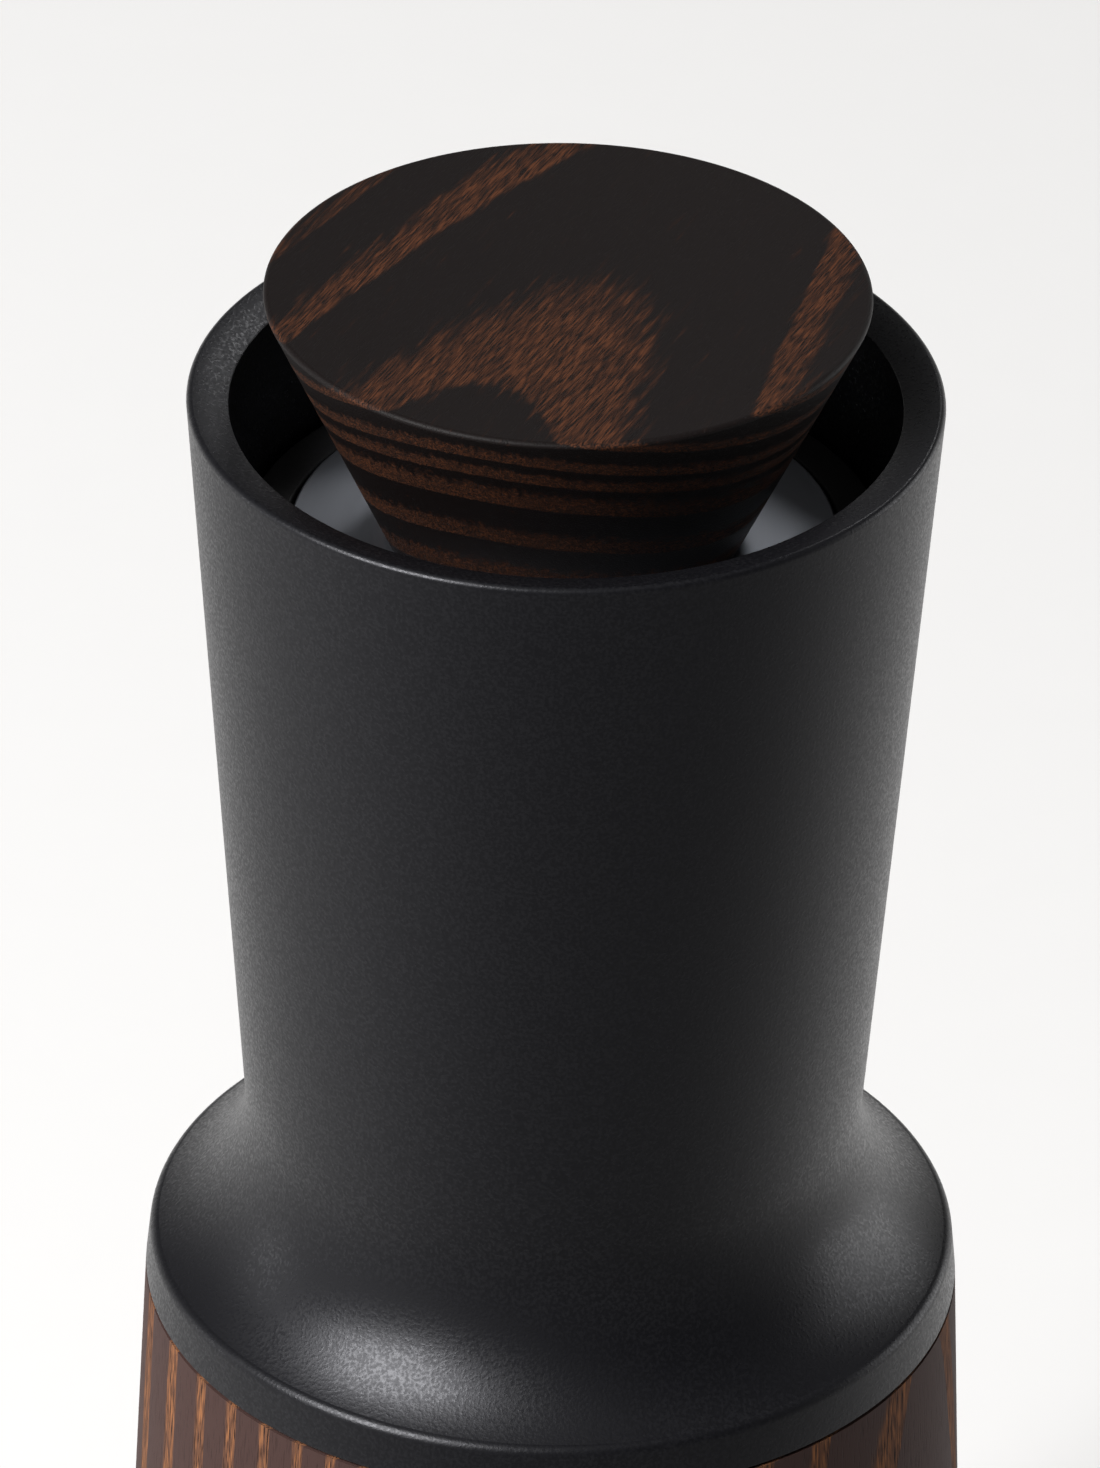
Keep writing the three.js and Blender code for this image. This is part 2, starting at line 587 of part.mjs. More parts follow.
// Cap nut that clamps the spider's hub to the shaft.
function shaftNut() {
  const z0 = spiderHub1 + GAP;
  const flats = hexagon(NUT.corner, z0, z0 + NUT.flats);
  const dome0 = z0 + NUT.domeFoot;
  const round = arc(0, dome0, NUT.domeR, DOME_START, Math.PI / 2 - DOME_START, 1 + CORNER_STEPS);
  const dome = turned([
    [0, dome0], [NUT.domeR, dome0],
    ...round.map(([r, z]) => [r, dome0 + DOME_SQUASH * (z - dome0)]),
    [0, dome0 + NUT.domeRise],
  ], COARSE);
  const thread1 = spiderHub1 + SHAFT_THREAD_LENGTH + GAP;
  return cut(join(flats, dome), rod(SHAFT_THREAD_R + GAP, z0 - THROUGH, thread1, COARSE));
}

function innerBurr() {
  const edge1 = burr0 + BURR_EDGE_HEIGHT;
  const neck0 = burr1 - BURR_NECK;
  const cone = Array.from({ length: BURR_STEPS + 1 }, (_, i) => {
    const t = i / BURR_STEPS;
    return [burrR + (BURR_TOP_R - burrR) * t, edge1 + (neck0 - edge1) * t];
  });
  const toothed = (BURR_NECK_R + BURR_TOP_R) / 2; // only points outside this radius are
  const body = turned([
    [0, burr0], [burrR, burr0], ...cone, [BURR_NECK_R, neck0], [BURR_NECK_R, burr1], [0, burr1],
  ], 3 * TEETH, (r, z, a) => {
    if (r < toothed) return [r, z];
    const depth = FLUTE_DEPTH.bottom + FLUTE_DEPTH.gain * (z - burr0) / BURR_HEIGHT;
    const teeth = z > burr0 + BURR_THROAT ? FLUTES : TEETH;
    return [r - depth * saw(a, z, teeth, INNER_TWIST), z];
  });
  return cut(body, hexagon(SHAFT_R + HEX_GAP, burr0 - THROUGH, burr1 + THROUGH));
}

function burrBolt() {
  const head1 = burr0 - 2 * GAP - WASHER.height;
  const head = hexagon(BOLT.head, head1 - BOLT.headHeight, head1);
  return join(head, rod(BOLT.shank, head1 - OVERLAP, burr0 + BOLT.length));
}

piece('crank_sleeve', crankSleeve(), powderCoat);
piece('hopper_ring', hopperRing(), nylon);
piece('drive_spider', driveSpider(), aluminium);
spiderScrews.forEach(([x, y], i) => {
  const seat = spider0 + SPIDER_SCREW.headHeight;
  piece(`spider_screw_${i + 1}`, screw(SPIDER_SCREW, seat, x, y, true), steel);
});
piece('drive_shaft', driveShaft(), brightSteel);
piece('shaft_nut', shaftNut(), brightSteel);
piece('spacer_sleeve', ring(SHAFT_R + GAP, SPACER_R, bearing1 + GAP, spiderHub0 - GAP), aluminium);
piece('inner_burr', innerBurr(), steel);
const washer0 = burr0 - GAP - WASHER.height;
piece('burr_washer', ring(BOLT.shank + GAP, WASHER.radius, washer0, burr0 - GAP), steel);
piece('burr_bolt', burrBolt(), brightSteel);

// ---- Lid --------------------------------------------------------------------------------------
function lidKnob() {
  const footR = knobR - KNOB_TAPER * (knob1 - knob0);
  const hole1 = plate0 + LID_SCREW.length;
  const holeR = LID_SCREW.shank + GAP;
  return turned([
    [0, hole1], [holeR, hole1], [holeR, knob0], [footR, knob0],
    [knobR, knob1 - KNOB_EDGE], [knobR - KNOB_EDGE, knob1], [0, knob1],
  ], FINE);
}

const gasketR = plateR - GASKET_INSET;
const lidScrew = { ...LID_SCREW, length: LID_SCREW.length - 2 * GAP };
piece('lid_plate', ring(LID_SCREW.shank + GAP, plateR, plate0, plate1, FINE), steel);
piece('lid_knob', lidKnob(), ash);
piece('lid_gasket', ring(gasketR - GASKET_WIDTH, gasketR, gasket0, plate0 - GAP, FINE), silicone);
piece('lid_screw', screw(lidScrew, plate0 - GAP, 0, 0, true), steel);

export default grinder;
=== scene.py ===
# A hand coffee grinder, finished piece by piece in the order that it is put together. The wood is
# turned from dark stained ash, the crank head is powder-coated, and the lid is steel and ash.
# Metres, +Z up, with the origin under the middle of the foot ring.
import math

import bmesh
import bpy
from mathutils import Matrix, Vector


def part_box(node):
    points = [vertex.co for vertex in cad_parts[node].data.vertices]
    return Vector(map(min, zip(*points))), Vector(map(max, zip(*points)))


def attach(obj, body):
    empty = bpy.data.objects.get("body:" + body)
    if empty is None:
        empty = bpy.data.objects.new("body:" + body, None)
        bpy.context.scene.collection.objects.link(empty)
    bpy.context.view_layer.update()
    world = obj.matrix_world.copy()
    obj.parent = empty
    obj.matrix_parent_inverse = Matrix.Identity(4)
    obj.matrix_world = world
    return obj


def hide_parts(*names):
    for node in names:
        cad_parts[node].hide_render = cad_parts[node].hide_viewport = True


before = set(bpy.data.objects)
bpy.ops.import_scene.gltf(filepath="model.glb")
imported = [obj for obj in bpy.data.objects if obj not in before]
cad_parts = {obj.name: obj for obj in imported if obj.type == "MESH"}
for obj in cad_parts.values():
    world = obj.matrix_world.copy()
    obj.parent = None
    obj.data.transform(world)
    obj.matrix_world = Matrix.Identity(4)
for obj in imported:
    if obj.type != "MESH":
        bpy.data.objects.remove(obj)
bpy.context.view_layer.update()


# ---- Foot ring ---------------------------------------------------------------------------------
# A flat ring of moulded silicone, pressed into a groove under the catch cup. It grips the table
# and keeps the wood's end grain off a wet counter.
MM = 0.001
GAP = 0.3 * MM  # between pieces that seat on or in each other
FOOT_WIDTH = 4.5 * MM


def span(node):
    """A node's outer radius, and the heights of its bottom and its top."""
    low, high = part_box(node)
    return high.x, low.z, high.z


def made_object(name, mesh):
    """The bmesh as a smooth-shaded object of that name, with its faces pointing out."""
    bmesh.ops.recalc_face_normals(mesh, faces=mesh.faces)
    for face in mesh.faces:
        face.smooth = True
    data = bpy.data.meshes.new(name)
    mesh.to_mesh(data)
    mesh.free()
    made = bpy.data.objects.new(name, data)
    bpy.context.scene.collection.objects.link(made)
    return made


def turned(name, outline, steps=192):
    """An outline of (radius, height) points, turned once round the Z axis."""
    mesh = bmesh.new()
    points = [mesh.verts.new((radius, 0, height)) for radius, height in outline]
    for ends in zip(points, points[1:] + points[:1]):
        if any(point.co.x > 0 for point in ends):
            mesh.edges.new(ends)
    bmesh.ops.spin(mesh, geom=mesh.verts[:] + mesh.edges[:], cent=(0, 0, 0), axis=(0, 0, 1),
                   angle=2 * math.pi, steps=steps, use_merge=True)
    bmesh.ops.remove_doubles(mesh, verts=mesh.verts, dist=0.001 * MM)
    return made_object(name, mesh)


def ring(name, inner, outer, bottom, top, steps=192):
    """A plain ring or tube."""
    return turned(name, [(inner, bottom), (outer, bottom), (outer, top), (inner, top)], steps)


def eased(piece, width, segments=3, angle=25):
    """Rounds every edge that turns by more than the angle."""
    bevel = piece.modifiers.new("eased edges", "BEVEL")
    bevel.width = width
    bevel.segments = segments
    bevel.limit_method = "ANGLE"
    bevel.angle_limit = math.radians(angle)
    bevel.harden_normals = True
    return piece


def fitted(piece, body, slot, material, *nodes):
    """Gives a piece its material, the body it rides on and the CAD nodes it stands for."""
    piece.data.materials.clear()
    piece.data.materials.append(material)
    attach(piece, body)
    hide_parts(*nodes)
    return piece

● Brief
Beginning with the line containing "const gasketR = plateR - GASKET_INSET;" and ending with the line containing "if empty is", extract those lines exactly from the listing above, and only those.

● Response
const gasketR = plateR - GASKET_INSET;
const lidScrew = { ...LID_SCREW, length: LID_SCREW.length - 2 * GAP };
piece('lid_plate', ring(LID_SCREW.shank + GAP, plateR, plate0, plate1, FINE), steel);
piece('lid_knob', lidKnob(), ash);
piece('lid_gasket', ring(gasketR - GASKET_WIDTH, gasketR, gasket0, plate0 - GAP, FINE), silicone);
piece('lid_screw', screw(lidScrew, plate0 - GAP, 0, 0, true), steel);

export default grinder;
=== scene.py ===
# A hand coffee grinder, finished piece by piece in the order that it is put together. The wood is
# turned from dark stained ash, the crank head is powder-coated, and the lid is steel and ash.
# Metres, +Z up, with the origin under the middle of the foot ring.
import math

import bmesh
import bpy
from mathutils import Matrix, Vector


def part_box(node):
    points = [vertex.co for vertex in cad_parts[node].data.vertices]
    return Vector(map(min, zip(*points))), Vector(map(max, zip(*points)))


def attach(obj, body):
    empty = bpy.data.objects.get("body:" + body)
    if empty is None:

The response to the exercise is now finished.